What am I subconsciously committed to being right about?

What beliefs do I share with the majority of my family and friends?

In what ways are my beliefs different than those of my family and friends?

In what areas of life am I afraid to be wrong?

What are some things about myself I’ve always thought to be true?

What are some areas of your life that you find to be stressful, but you’re not actively trying to fix?

When you think of your finances, do you feel secure?

 Is your career stable and does your income cover your life’s costs?

Are you in good health and do you take proper care of yourself and your body?

How are your relationships?

Are you making the best use of your leisure time?

When do you make up excuses?

Is there any part of your life in which you tend to procrastinate?

Is there an instance in which you usually make assumptions?

What do you complain about?

What spurs your negative thinking patterns?

Get objective input

These prompts should be able to help, but sometimes we need a little objectivity. This is where speaking to a professional, such as a coach, can be valuable. A coach will be able to ask the right questions to guide you and help you to recognize what is not obvious to you.

Examples of limiting beliefs

Limiting beliefs about Money and Abundance

There is never enough.

Everyone else gets all the good stuff.

I have to protect what I’ve got because there just isn’t enough.

Money can’t come to me easily.

Money is the root of all evil

You just can’t trust others with money.

Money is made to be spent!

We/I will never be rich.

Rich people are bad people.

Money turns people rotten.

You can’t trust someone who has a lot of money.

Money just doesn’t matter that much to me. I don’t need it!

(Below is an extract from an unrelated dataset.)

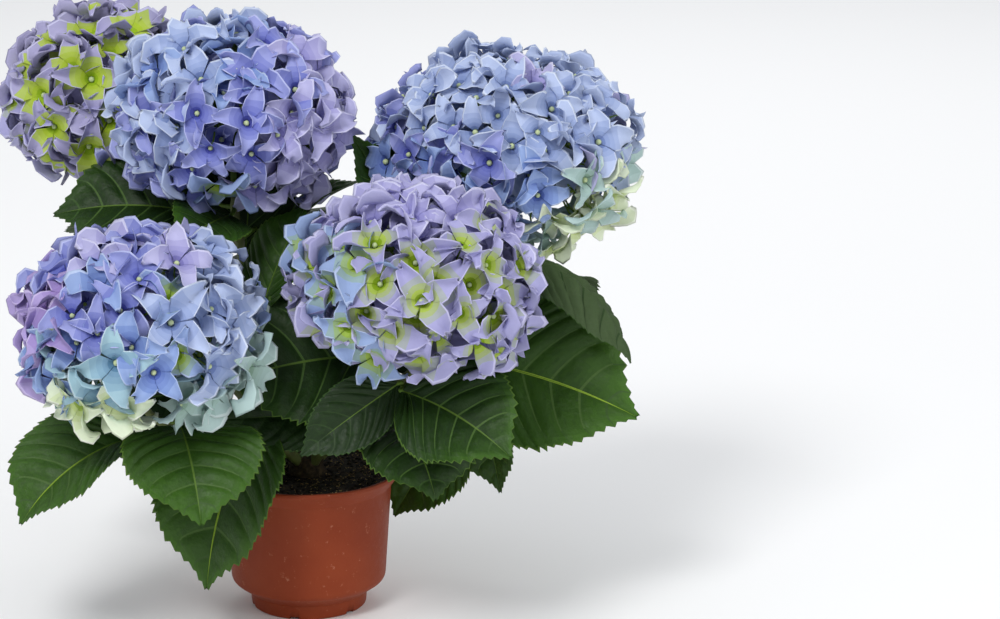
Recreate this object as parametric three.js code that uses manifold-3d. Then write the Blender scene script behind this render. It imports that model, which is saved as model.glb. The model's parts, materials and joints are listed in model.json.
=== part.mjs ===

The rich get richer, and the poor get poorer.

If I had a better education, I could earn more money.

Limiting beliefs about relationships

I will never find love.

I always get hurt (or dumped, or betrayed).

All the good ones are taken. 

You just can’t trust anybody in a relationship.

My relationships just never work out.

I need someone in my life at all times.

I am useless on my own.

I need someone to take care of me.

Putting yourself out there only results in getting hurt.

I need to be someone else other than myself for others to like me.

There just isn’t somebody out there for me.

I have to do what my parents say or else (even as a grown-up).

 Limiting beliefs about work

It’s impossible to make money doing what you love.

It’s impossible to make money in the arts.

I have to be a starving artist to maintain my integrity.

I am not talented.

I have no special strengths.

I am not good enough.

I just don’t have enough experience.

Who would want to hire me?!

Whenever I manage things, it just turns out awful.

Everyone else gets the good jobs.

No one listens to me.

I will never find the right job.

My supervisor is never going to listen to me.

You’re not supposed to like what you do.

My co-workers don’t like me.

Limiting beliefs about self-worth

I am a failure.

I can’t make things happen.

I don’t deserve a better life. 

Things just don’t work out for me.

It’s all my parents’ fault.

People look right through me. 

That’s just my luck!!

Who am I to have everything I have ever wanted?

 Limiting beliefs about good health

My body just heals slowly.

Getting sick is unavoidable.

Everyone else in my family is overweight.

Losing weight is the biggest battle of my life.

I am helpless to heal myself.

More limiting beliefs

I’m bad with numbers.

I’m not creative.

I’ll never have enough money.

I can’t trust others.

I know I’ll fail, so why should I bother?